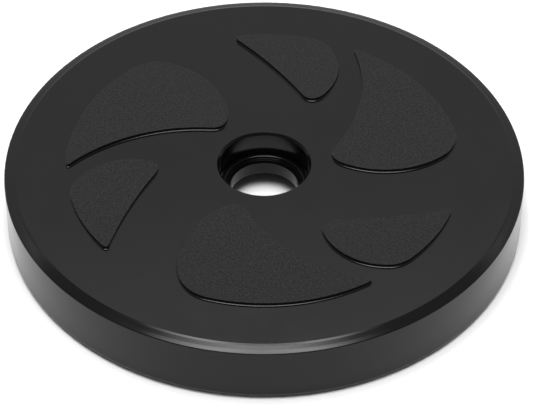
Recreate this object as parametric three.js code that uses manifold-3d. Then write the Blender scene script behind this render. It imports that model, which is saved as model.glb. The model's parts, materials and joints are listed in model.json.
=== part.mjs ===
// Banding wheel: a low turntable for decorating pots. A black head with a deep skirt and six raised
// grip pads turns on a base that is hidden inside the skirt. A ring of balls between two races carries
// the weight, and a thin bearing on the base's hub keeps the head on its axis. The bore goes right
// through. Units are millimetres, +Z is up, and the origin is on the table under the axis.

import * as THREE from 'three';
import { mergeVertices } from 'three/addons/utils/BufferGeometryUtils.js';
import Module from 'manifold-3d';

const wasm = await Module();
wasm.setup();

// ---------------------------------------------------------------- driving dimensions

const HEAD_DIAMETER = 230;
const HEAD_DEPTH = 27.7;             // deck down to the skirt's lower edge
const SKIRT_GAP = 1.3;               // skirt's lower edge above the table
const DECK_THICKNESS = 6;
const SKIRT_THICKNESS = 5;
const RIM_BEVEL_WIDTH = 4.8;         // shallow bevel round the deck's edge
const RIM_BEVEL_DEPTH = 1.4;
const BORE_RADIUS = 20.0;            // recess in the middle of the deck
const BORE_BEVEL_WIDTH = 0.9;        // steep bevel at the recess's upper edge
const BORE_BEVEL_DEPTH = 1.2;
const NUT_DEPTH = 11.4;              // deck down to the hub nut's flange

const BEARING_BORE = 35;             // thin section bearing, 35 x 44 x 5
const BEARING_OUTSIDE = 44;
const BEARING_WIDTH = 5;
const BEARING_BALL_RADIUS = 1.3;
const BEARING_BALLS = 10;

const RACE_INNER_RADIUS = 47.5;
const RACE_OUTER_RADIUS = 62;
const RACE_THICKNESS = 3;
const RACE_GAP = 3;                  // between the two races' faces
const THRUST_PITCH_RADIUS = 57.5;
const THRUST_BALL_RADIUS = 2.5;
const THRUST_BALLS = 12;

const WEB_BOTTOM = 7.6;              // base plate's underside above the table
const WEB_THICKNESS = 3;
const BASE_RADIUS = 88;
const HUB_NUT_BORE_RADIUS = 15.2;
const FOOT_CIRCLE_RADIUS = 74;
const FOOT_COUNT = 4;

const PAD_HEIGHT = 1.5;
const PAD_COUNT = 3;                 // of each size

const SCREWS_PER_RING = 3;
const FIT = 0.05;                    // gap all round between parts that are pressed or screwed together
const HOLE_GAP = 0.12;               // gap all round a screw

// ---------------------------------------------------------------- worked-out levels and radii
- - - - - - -
* [OBJECTIVE]
Reprint the data above from the opening line to the line holding "const PAD_COUNT = 3;", inclusive, and nothing else.

* [FINISHED TASK]
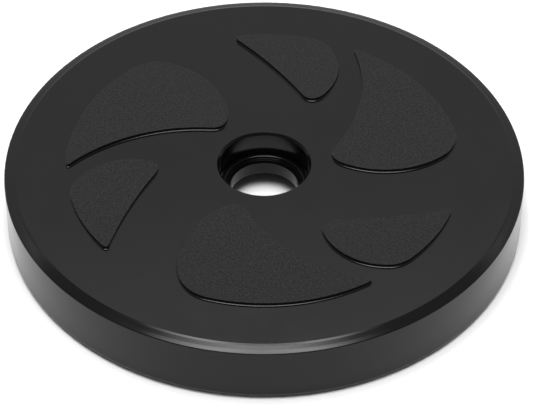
Recreate this object as parametric three.js code that uses manifold-3d. Then write the Blender scene script behind this render. It imports that model, which is saved as model.glb. The model's parts, materials and joints are listed in model.json.
=== part.mjs ===
// Banding wheel: a low turntable for decorating pots. A black head with a deep skirt and six raised
// grip pads turns on a base that is hidden inside the skirt. A ring of balls between two races carries
// the weight, and a thin bearing on the base's hub keeps the head on its axis. The bore goes right
// through. Units are millimetres, +Z is up, and the origin is on the table under the axis.

import * as THREE from 'three';
import { mergeVertices } from 'three/addons/utils/BufferGeometryUtils.js';
import Module from 'manifold-3d';

const wasm = await Module();
wasm.setup();

// ---------------------------------------------------------------- driving dimensions

const HEAD_DIAMETER = 230;
const HEAD_DEPTH = 27.7;             // deck down to the skirt's lower edge
const SKIRT_GAP = 1.3;               // skirt's lower edge above the table
const DECK_THICKNESS = 6;
const SKIRT_THICKNESS = 5;
const RIM_BEVEL_WIDTH = 4.8;         // shallow bevel round the deck's edge
const RIM_BEVEL_DEPTH = 1.4;
const BORE_RADIUS = 20.0;            // recess in the middle of the deck
const BORE_BEVEL_WIDTH = 0.9;        // steep bevel at the recess's upper edge
const BORE_BEVEL_DEPTH = 1.2;
const NUT_DEPTH = 11.4;              // deck down to the hub nut's flange

const BEARING_BORE = 35;             // thin section bearing, 35 x 44 x 5
const BEARING_OUTSIDE = 44;
const BEARING_WIDTH = 5;
const BEARING_BALL_RADIUS = 1.3;
const BEARING_BALLS = 10;

const RACE_INNER_RADIUS = 47.5;
const RACE_OUTER_RADIUS = 62;
const RACE_THICKNESS = 3;
const RACE_GAP = 3;                  // between the two races' faces
const THRUST_PITCH_RADIUS = 57.5;
const THRUST_BALL_RADIUS = 2.5;
const THRUST_BALLS = 12;

const WEB_BOTTOM = 7.6;              // base plate's underside above the table
const WEB_THICKNESS = 3;
const BASE_RADIUS = 88;
const HUB_NUT_BORE_RADIUS = 15.2;
const FOOT_CIRCLE_RADIUS = 74;
const FOOT_COUNT = 4;

const PAD_HEIGHT = 1.5;
const PAD_COUNT = 3;                 // of each size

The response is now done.